En Suisse, le terme de torture psychologique ou morale peut être utilisé pour décrire des violences psychologiques graves dans différents contextes, comme les violences domestiques, les prises d’otage, les enlèvements, l’embrigadement sectaire, militaire ou sportif… Au niveau pénal, il n’existe pas d’article unique pour la réprimer (y compris d’ailleurs pour les tortures physiques!) et certains faits peuvent même ne pas être poursuivis ou très difficilement (p.ex la privation de sommeil).
Nous avons défini dans notre glossaire des violences psychologiques (accessible sur le blog) certains termes qui sont utilisés pour préciser les différents mécanismes utilisés, classés dans la typologie violences psychologiques graves ou emprise ou corruption. On peut citer par exemple le lavage de cerveau, la vampirisation, le phagocytage, l’asservissement, l’assujettissement, l’abattement, l’aliénation, la martyrisation, la déshumanisation, l’enfermement, la brutalité, le sadisme, la tyrannisation, la cruauté et le terrorisme mental, le lynchage, l’appropriation et la dépossession, le bannissement, la vulnérabilisation, la captation, la corruption et la perversion, le viol psychologique et le contrôle coercitif, l’incitation répétée au suicide etc.

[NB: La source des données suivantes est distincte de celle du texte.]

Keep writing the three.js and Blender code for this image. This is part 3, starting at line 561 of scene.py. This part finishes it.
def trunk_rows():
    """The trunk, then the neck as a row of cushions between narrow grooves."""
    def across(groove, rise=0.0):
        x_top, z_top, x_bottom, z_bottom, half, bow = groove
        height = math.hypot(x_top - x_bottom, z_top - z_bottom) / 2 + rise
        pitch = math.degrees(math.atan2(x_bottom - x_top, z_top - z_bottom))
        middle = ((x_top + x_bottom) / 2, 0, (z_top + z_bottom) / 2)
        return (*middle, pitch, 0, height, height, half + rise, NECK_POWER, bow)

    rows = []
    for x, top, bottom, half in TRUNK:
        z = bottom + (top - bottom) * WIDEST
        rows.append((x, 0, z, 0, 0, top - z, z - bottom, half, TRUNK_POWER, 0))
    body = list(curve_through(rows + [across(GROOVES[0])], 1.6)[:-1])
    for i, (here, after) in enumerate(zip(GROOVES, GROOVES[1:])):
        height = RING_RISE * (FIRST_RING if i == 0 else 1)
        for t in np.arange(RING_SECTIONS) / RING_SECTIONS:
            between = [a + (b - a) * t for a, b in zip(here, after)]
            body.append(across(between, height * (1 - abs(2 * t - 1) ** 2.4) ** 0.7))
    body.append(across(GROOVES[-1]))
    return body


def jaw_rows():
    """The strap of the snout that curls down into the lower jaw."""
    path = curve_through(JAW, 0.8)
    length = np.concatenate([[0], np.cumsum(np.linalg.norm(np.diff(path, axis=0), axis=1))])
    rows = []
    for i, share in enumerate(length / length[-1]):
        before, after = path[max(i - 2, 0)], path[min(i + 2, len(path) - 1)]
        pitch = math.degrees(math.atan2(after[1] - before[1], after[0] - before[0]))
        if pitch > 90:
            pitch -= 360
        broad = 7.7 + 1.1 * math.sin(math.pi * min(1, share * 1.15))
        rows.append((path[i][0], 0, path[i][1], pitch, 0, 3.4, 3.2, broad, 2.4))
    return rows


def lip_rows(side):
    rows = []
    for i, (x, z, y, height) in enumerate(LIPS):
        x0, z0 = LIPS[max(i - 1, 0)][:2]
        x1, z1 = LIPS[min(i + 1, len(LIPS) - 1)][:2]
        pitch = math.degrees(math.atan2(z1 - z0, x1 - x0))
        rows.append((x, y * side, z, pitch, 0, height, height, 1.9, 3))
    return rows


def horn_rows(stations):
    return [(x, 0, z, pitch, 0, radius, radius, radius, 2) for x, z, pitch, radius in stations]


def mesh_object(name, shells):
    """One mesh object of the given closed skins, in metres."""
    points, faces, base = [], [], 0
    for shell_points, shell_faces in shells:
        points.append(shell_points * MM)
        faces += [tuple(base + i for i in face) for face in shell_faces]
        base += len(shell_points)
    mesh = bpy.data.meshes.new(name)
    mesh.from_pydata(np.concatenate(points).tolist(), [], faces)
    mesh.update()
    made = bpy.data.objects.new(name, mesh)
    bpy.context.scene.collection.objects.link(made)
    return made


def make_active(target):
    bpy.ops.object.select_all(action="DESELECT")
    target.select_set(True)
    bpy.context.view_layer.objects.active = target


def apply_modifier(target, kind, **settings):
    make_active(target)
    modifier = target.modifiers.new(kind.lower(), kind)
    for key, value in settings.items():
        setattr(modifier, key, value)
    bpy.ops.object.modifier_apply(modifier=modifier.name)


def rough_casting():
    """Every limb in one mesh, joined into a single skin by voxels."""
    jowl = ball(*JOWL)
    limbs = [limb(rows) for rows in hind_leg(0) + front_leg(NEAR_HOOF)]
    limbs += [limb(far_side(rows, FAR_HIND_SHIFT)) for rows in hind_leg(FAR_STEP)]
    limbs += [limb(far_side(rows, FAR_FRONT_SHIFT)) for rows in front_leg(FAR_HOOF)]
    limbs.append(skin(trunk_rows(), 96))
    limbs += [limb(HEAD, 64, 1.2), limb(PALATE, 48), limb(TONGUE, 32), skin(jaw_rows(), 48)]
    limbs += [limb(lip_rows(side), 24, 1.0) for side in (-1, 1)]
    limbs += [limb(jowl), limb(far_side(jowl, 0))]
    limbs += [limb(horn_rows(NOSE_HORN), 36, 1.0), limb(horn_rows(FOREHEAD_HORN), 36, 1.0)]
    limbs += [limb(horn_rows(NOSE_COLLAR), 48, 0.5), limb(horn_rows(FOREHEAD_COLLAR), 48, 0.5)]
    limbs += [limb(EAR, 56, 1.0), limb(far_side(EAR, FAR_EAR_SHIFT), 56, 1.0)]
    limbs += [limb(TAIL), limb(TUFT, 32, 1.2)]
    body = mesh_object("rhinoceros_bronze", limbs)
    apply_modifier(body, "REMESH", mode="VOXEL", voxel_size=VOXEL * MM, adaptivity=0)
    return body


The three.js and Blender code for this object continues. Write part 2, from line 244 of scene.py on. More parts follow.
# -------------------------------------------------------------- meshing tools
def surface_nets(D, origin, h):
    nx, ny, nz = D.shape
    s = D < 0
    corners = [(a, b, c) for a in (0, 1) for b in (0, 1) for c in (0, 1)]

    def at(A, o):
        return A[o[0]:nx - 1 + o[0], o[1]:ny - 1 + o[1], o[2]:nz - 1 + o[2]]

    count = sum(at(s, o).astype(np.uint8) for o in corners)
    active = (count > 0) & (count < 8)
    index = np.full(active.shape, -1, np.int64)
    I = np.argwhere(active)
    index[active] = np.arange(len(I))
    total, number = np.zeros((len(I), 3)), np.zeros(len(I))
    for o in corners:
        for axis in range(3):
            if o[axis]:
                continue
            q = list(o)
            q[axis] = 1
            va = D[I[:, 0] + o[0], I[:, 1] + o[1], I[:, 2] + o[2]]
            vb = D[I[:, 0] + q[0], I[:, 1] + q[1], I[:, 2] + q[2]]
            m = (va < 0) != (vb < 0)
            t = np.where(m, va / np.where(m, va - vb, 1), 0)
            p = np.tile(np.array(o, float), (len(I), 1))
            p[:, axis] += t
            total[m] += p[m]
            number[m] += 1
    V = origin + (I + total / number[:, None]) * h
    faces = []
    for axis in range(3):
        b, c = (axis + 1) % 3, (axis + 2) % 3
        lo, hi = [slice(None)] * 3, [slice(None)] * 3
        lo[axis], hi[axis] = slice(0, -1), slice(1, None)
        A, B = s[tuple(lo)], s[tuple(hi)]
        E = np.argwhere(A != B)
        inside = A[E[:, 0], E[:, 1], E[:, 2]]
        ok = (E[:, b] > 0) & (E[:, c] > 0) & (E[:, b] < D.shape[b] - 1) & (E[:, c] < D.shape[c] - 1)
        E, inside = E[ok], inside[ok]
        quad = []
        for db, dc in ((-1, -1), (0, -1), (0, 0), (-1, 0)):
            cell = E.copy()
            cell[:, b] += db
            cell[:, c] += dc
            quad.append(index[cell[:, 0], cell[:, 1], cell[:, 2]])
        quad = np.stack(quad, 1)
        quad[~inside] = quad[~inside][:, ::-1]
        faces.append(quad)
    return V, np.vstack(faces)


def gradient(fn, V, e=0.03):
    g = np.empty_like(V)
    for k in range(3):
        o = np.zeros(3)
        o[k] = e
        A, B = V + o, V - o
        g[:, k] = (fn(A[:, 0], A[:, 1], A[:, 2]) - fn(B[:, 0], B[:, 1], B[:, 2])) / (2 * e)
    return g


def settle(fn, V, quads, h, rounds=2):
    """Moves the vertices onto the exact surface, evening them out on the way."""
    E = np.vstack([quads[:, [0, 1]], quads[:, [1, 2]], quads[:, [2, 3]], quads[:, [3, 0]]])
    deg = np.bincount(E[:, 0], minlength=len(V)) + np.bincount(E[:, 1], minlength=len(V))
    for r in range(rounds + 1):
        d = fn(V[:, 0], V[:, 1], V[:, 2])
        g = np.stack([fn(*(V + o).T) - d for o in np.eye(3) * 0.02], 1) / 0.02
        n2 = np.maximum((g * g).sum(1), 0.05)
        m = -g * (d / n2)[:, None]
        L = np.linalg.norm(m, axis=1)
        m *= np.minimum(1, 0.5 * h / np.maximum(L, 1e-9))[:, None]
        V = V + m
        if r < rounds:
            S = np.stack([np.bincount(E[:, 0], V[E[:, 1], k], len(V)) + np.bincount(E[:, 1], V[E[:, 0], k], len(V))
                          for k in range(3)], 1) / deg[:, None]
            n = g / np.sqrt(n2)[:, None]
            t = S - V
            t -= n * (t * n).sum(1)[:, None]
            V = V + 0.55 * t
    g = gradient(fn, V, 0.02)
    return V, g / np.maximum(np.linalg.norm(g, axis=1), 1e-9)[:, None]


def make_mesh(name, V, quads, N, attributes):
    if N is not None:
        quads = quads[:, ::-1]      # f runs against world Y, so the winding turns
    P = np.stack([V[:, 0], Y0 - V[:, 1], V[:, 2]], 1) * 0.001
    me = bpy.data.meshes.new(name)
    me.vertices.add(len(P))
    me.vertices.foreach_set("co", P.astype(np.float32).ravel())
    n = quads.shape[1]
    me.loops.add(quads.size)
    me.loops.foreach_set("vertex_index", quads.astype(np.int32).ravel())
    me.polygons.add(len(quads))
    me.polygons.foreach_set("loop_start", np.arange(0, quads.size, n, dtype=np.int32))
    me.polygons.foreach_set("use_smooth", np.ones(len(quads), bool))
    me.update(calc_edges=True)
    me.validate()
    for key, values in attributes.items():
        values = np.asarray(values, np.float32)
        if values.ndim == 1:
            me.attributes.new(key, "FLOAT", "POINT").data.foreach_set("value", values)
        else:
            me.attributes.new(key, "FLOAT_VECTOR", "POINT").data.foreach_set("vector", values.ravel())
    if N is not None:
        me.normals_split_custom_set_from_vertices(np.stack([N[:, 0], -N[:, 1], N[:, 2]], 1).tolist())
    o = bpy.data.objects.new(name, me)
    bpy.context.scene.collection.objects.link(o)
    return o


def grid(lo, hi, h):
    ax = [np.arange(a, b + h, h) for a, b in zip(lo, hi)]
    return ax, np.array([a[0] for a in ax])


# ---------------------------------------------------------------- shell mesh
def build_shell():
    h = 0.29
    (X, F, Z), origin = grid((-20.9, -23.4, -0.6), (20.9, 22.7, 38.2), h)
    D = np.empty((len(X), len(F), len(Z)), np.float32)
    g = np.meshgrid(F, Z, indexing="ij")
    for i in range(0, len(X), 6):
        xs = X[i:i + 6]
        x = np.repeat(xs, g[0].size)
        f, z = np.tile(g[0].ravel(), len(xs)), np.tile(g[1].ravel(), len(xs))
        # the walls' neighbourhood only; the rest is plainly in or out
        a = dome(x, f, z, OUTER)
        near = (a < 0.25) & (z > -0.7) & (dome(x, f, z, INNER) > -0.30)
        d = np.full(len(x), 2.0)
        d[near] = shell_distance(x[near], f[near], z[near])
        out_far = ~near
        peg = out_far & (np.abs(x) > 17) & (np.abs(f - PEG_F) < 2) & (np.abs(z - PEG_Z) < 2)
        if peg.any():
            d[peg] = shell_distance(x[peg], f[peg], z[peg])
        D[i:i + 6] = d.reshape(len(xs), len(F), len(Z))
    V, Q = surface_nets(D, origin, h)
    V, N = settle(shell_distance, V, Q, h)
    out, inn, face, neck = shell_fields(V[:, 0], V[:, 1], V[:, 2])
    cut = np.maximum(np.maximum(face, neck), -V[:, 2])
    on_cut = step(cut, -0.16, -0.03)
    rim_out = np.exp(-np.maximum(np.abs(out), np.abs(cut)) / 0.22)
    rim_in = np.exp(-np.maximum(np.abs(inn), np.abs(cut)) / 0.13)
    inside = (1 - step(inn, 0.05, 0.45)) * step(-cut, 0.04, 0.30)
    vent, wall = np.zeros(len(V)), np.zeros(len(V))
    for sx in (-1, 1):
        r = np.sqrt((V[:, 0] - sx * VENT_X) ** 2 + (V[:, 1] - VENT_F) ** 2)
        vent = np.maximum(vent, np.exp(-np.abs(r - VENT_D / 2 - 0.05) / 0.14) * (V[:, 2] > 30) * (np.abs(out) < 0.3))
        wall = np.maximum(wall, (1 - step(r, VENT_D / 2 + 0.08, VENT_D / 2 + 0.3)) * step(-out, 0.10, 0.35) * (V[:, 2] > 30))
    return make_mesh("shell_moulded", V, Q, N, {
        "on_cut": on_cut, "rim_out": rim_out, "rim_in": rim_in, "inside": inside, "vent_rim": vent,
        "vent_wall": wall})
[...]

Les tortures psychologiques peuvent être également à visée sexuelle ou économique, en utilisant de multiples moyens de soumission (ordre, chantage, menace, culpabilisation, dénigrement, contrôle, cyberharcèlement, diffamation, désinformation, mensonge…).
La torture psychologique peut provoquer des préjudices permanents y compris au niveau physique et psychosomatique, et même si de nombreuses techniques ne laissent pas nécessairement de marque physique, toutes les méthodes sont susceptibles d’avoir des conséquences durables et dévastatrices. Elle peut amener à une modification durable de la personnalité dans le cas d’un état de stress post-traumatique complexe, d’autres troubles psychiques sévères comme par exemple des troubles dissociatifs ou paranoïaques, de graves troubles anxieux et de l’humeur, avec des troubles cognitifs et relationnels majeurs, des addictions. Les conséquences sont encore plus graves pour les personnes déjà vulnérables au préalable, et les enfants.
L’investigation des tortures psychologiques par les thérapeutes demande du temps (parfois plusieurs mois voire plus), les victimes devant se sentir en sécurité et en confiance pour en parler et éventuellement les détailler. Cela demande aussi que les victimes comprennent les raisons d’en parler, que le thérapeute soit investi pour veiller à leur état de santé, à leur défense dans les procédures (par exemple en les rapportant dans des constats détaillés) et au rétablissement de leur dignité.
Références :
Collectif. Kubark : le manuel secret de manipulation mentale et de torture psychologique de la CIA. Ed. Zones, 2012.
De Linares E. Fear up, ego down. La torture psychologique. Un monde tortionnaire. Rapport ACAT, 2014.
El-Khoury J, Haidar R et Barkil-Oteo A . Psychological torture: characteristics and impact on mental health. The International Journal of Social Psychiatry, 2020, 67(5), DOI 10.1177/0020764020961800
Sironi F. Bourreaux et victimes. Psychologie de la torture. Odile Jacob, 1999.